In the novel, The Talented Mr. Ripley, the main character is portrayed as someone with no fundamental identity to rely on. He craves attention and approval from Dickie. However, when he does not give this, Tom goes to drastic measures to try to get rid of that trauma. It is also implied that Tom Ripley may be homosexual. When Dickie comes back from Marge’s house, he catches Tom trying on his clothes, and mentions to Tom that he is not homosexual. Once this is said, Tom immediately reassures Dickie that he is not either. “‘Well, Marge thinks you are.’ ‘Why?’ Tom felt the blood go out of his face… He felt faint. Nobody had ever said it outright to him, not in this way… ‘Dickie, I want to get this straight,’ Tom began. ‘I’m not queer either, and I don’t want anybody thinking I am.’” (Highsmith). Eric Targan is the author of, Identity Theft: The Amoral Vision of Patricia Highsmith. In this critical essay, after mentioning the fact that Marge thinks Ripley is homosexual, he says, “This is an example of ‘mistaken identity,’ but the mistake is Ripley’s, not Marge’s. She sees his true nature better than he can see it himself. In a sense, this is also a part of the shattering of identity mentioned earlier; we go through life wanting to be perceived in a certain way, but often others peer through our façade and see us the way we really are, the way we do not wish to be seen.” (Targan). Tom Ripley is seen as who he may truly be, but someone he will not admit he is. This pushes him to kill Dickie as he does not feel the same way.
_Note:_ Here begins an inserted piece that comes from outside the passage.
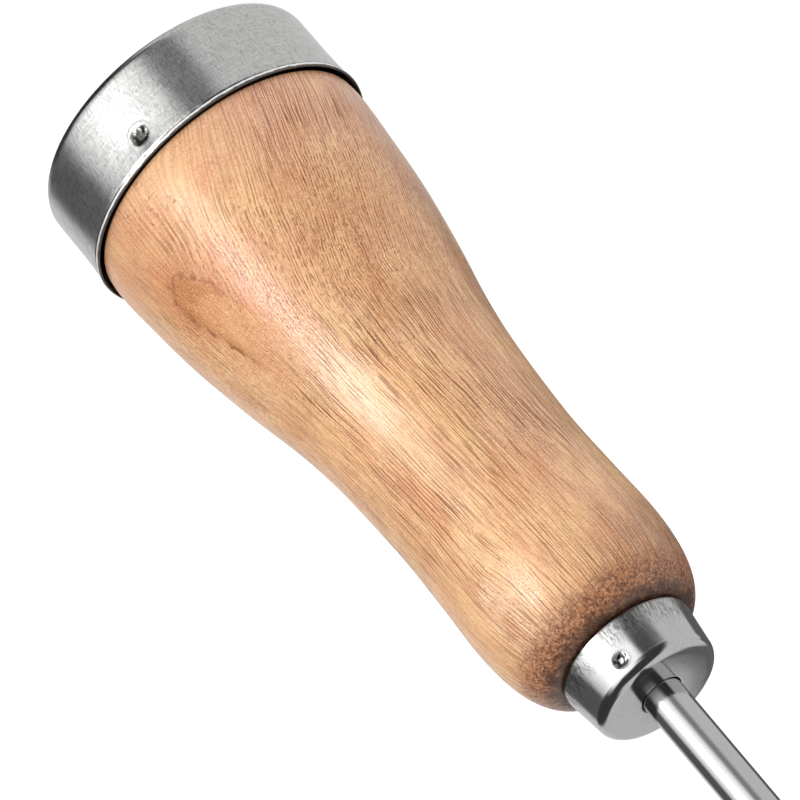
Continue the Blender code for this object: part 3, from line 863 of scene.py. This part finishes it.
def make_dome():
    """A dome of light and dark panels."""
    azimuth = np.radians(np.arange(-180, 180, 2.0))
    elevation = np.radians(np.arange(-88, 89, 2.0))
    radius = 0.7
    turn, rise = np.meshgrid(azimuth, elevation)
    points = np.stack([np.cos(rise) * np.sin(turn), -np.cos(rise) * np.cos(turn), np.sin(rise)], -1)
    rows, columns = turn.shape
    row, column = np.arange(rows - 1)[:, None], np.arange(columns)[None]
    beside = (column + 1) % columns
    quads = np.stack([row * columns + column, row * columns + beside,
                      (row + 1) * columns + beside, (row + 1) * columns + column], -1).reshape(-1, 4)
    mesh = bpy.data.meshes.new("panel_dome")
    mesh.from_pydata((points.reshape(-1, 3) * radius).tolist(), [], quads.tolist())
    bm = bmesh.new()
    bm.from_mesh(mesh)
    bm.verts.ensure_lookup_table()
    for end in (0, rows - 1):
        bm.faces.new([bm.verts[end * columns + i] for i in range(columns)])
    bm.to_mesh(mesh)
    bm.free()
    light = studio_light(np.degrees(turn), np.degrees(rise)).reshape(-1)
    colours = mesh.color_attributes.new("panels", "FLOAT_COLOR", "POINT")
    values = np.stack([light, light * 0.995, light * 0.985, np.ones_like(light)], -1)
    colours.data.foreach_set("color", values.astype(np.float32).ravel())
    material = bpy.data.materials.new("panel_light")
    material.use_nodes = True
    tree = material.node_tree
    tree.nodes.clear()
    panels = tree.nodes.new("ShaderNodeVertexColor")
    panels.layer_name = "panels"
    emission = tree.nodes.new("ShaderNodeEmission")
    output = tree.nodes.new("ShaderNodeOutputMaterial")
    tree.links.new(panels.outputs["Color"], emission.inputs["Color"])
    tree.links.new(emission.outputs[0], output.inputs["Surface"])
    material.cycles.emission_sampling = "NONE"
    mesh.materials.append(material)
    dome = bpy.data.objects.new("panel_dome", mesh)
    dome.location.z = STUDIO_MIDDLE
    stage_for_reflections(dome)


def make_flag():
    """A dark card close behind, on the -X side: its reflection edges the blade, ferrule and wood."""
    distance = 150 * MM
    bottom, top = -30 * MM, 115 * MM
    turns = np.radians(np.linspace(-172, -124, 25))
    verts = []
    for turn in turns:
        for height in (bottom, top):
            verts.append((distance * math.sin(turn), -distance * math.cos(turn), height))
    faces = [(2 * i, 2 * i + 2, 2 * i + 3, 2 * i + 1) for i in range(len(turns) - 1)]
    mesh = bpy.data.meshes.new("dark_flag")
    mesh.from_pydata(verts, [], faces)
    material = bpy.data.materials.new("dark_card")
    material.use_nodes = True
    shader = material.node_tree.nodes["Principled BSDF"]
    shader.inputs["Base Color"].default_value = (0.02, 0.02, 0.02, 1)
    shader.inputs["Roughness"].default_value = 1.0
    shader.inputs["Emission Color"].default_value = (1, 1, 1, 1)
    shader.inputs["Emission Strength"].default_value = 0.10
    mesh.materials.append(material)
    flag = bpy.data.objects.new("dark_flag", mesh)
    stage_for_reflections(flag)


def make_floor():
    """A plain pale floor, evenly lit."""
    half = 20.0
    corners = [(-half, -half, 0), (half, -half, 0), (half, half, 0), (-half, half, 0)]
    mesh = bpy.data.meshes.new("floor")
    mesh.from_pydata(corners, [], [(0, 1, 2, 3)])
    material = bpy.data.materials.new("pale_floor")
    material.use_nodes = True
    shader = material.node_tree.nodes["Principled BSDF"]
    shader.inputs["Base Color"].default_value = (0.5, 0.5, 0.5, 1)
    shader.inputs["Roughness"].default_value = 1.0
    shader.inputs["Specular IOR Level"].default_value = 0.0
    shader.inputs["Emission Color"].default_value = (1, 1, 1, 1)
    shader.inputs["Emission Strength"].default_value = 0.75
    mesh.materials.append(material)
    floor = bpy.data.objects.new("floor", mesh)
    bpy.context.scene.collection.objects.link(floor)
    floor.visible_glossy = False


def make_lamp(name, azimuth, elevation, distance, size, power):
    """A soft lamp aimed at the middle of the handle, which reflections don't see."""
    turn, rise = math.radians(azimuth), math.radians(elevation)
    away = Vector((math.cos(rise) * math.sin(turn), -math.cos(rise) * math.cos(turn), math.sin(rise)))
    data = bpy.data.lights.new(name, "AREA")
    data.shape = "DISK"
    data.size = size
    data.energy = power
    lamp = bpy.data.objects.new(name, data)
    bpy.context.scene.collection.objects.link(lamp)
    place = Vector((0, 0, STUDIO_MIDDLE)) + away * distance
    facing = away.to_track_quat("Z", "Y").to_matrix().to_4x4()
    lamp.matrix_world = Matrix.Translation(place) @ facing
    lamp.visible_glossy = False
    lamp.visible_camera = False


def make_world():
    world = bpy.data.worlds.new("studio")
    world.use_nodes = True
    world.node_tree.nodes["Background"].inputs["Color"].default_value = (1, 1, 1, 1)
    world.node_tree.nodes["Background"].inputs["Strength"].default_value = 0.85
    bpy.context.scene.world = world


def make_camera():
    data = bpy.data.cameras.new("camera")
    data.lens = CAMERA_LENS
    data.clip_start, data.clip_end = 0.1, 50.0
    camera = bpy.data.objects.new("camera", data)
    bpy.context.scene.collection.objects.link(camera)
    turn = Matrix.Rotation(math.pi / 2 - CAMERA_ELEVATION, 4, "X") @ Matrix.Rotation(CAMERA_ROLL, 4, "Z")
    right, up, back = (turn.to_3x3() @ Vector(axis) for axis in ((1, 0, 0), (0, 1, 0), (0, 0, 1)))
    face = Vector((0, 0, FERRULE_HIGH.z))
    aim = face + right * CAMERA_AIM[0] + up * CAMERA_AIM[1]
    camera.matrix_world = Matrix.Translation(aim + back * CAMERA_DISTANCE) @ turn
    bpy.context.scene.camera = camera


make_cap()
make_ferrule()
make_blade()
make_handle()
make_dome()
make_flag()
make_floor()
make_lamp("key_lamp", 30, 16, 0.9, 0.35, 3.0)
make_world()
make_camera()
bpy.context.scene.view_settings.view_transform = "Standard"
The issue of identity can also be seen in the novel Lolita when Humbert tries to find his own American identity. However, when this is not individualistic enough, he goes outside of the norms of society. Humbert Humbert is a paedophile and murderer who justifies his actions because he loves Lolita. Humbert has a firm sense of identity despite societal expectations and social norms. Humbert was traumatized from the death of his love Annabelle when he was just a young boy, which leads to his obsession of young girls, as all he wanted was someone like his first love. This obsession led to his unstable and deranged identity. In the novel, part one ends with the results of Humbert telling Lolita her mother was dead. “At the hotel we had separate rooms, but in the middle of the night she came sobbing into mine, and we made it up very gently. You see, she had absolutely nowhere else to go.” (Nabokov 142). He believes she had nowhere else to go, when in reality she goes to him because she has just started to mourn the death of her mother. Kirsten Rutsala mentions in her critical essay, “…the words encapsulate the narrator’s calculated awareness and exploitation of this dependence, a kind of thrilled satisfaction, half disguised by a chummy, folksy tone that invites the reader’s complicity. In these laconic sentences, the full horror of the situation for Lolita is brought home to the reader, the dependence that is ultimately indistinguishable from captivity.” (Rutsala). Humbert’s identity includes complete awareness of all his actions and the reasons they are wrong. From this critical essay, it is explained that Humbert exploits his relationship with Lolita and should not have any sympathy though he begs for it. Overall, Humbert’s identity became this way because of his captivation for Lolita.

Authors Nabokov and Highsmith both create protagonists that are driven by obsession. This powerful emotion not only changes the way someone thinks and make them worry and exaggerate more, but it also changes one’s behaviour. This is seen in the novels Lolita and The Talented Mr. Ripley when Tom Ripley and Humbert Humbert face extreme jealousy, delusional behaviour and struggles with their identity. All of this occurs because they become so captivated over their soon to be victims. Not only are both of these characters criminals, but the authors make them out to be the good guys.